Fiscal 2013 Six-Month Period Financial Results – Compared to the fiscal 2012 six-month results:

  • Net sales increased $2.4 million, or 19%, to $14.8 million in the 2013 period due primarily to higher sales of diabetic products, which increased $2.8 million. Sales of Other Products decreased $0.3 million, or 9%, to $3.3 million.
  • Gross profit increased $0.7 million to $3.0 million, or 20% of net sales, in the 2013 period due primarily to the higher sales level achieved and cost savings realized from the restructure of our Asia-based sourcing and quality assurance operations.
  • Sales and marketing expenses increased $0.4 million, or 59%, to $1.0 million in the 2013 period due primarily to higher personnel costs resulting from the restructure and expansion of our sales and sales support teams.
  • General and administrative expenses decreased $0.9 million, or 33%, to $1.8 million in the 2013 period due primarily to lower professional fees and personnel costs resulting from the restructure of our executive, finance, and IT teams.

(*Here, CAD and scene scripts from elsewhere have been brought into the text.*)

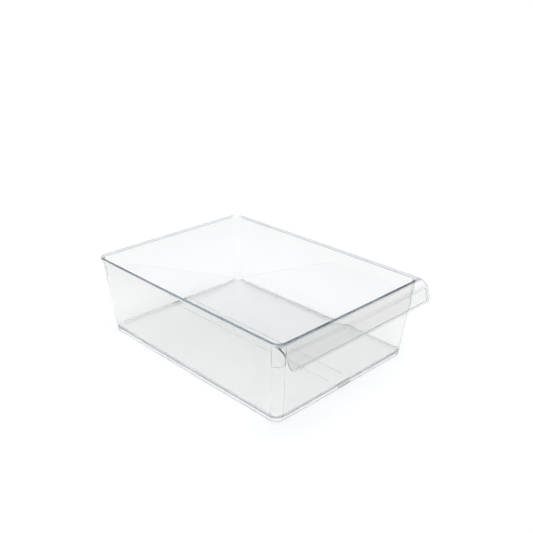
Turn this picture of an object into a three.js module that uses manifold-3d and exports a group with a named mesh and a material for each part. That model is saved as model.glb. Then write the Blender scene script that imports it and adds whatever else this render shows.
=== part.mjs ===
// Clear refrigerator bin: one injection-moulded tub with a full-width handle flap.
// Millimetres, +Z up, origin on the table under the middle of the bin, handle included.
// The handle is at the front, towards -Y. X runs across the handle.
// The functions below work about the middle of the tub; the finished bin is moved at the end.

import * as THREE from 'three';
import { mergeVertices } from 'three/addons/utils/BufferGeometryUtils.js';
import Module from 'manifold-3d';

// ---- Driving dimensions ----------------------------------------------------

const RIM_WIDTH = 243;       // outside of the rim, along X
const RIM_LENGTH = 333;      // outside of the rim, along Y, without the handle
const HEIGHT = 103;          // table to the flat top of the rim

const WALL = 2.2;            // wall thickness
const SIDE_LEAN = 8.5;       // how far a side wall leans in from rim to foot
const END_LEAN = 11;         // how far the front and back walls lean in
const WALL_RADIUS = 11.5;    // outside radius of the upright corners
const BOTTOM_ROUND = 3;      // rounding where the walls turn under the floor
const CAVITY_ROUND = 3;      // rounding between the inner walls and the floor
const FLOOR = 2.4;           // floor thickness

const LIP_REACH = 1.4;       // rim lip beyond the wall
const LIP_HEIGHT = 2.6;      // rim lip, and the thickness of the handle flap
const LIP_RADIUS = 15;       // outside corner radius of the lip
const EDGE = 0.4;            // small break on the exposed edges

const FOOT_HEIGHT = 3.8;     // perimeter foot that lifts the floor off the shelf
const FOOT_INSET = 0.7;      // foot set in from the wall
const FOOT_WIDTH = 3;        // width of the flat the bin stands on
const FOOT_RADIUS = 11;      // outside corner radius of the foot
const NOTCH_WIDTH = 20;      // drain notch at the middle of the front and back foot
const NOTCH_HEIGHT = 2.6;

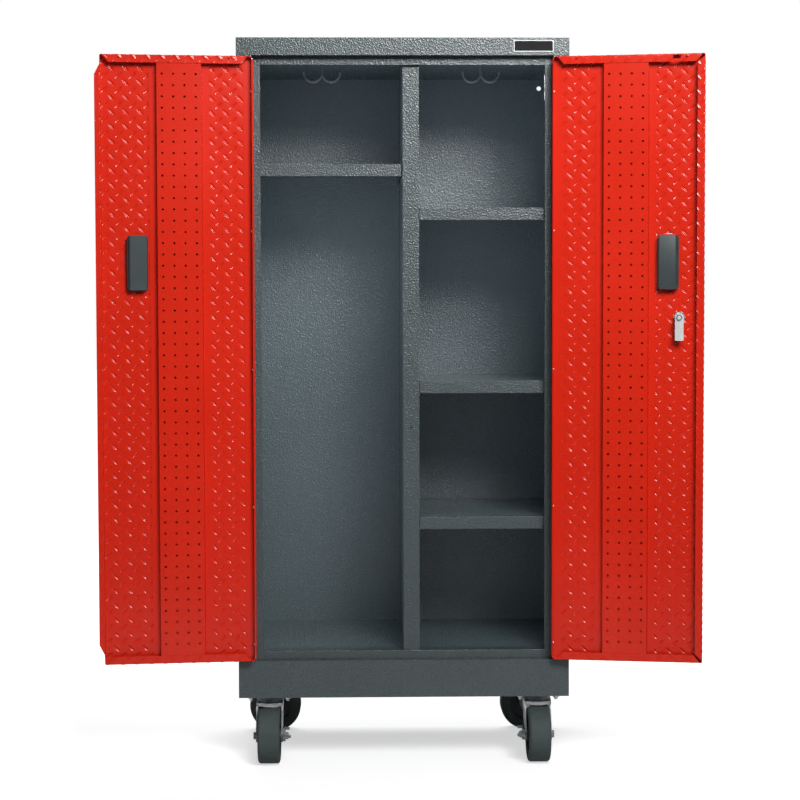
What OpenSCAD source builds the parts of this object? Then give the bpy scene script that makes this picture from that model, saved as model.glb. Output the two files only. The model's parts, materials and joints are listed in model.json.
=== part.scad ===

  • Other income, net, increased to $0.3 million in the 2013 period from $62 thousand in the 2012 period due primarily to net realized and unrealized gains on investments in marketable securities.
  • Net income from continuing operations was $0.5 million, or $0.06 per basic and diluted share, in the 2013 period compared to a net loss of $0.5 million, or $(0.07) per basic and diluted share, in the 2012 quarter.
  • Net loss from discontinued operations was $0.1 million, or $(0.02) per basic and diluted share, in the 2013 quarter, compared to $1.0 million, or $(0.12) per basic and diluted share, in the 2012 period.

Robert Garrett, Jr., Forward's Chief Executive Officer, commented: "Our financial results for our second fiscal quarter more fully reflect the effects of the operational restructuring plan we embarked upon in June 2012. With the restructuring largely behind us, we have turned our full focus to growing our top line and improving our gross margin. To that end, we have dedicated our newly restructured and expanded sales support team to providing more proactive and responsive support to our existing customer base, which we believe will create efficiencies for our sales team and accelerate new account development. We believe that the expansion of our customer base is essential to overcoming the challenges we continue to face with respect to the volatility of our sales levels and product mix and the impact they have on our gross margins.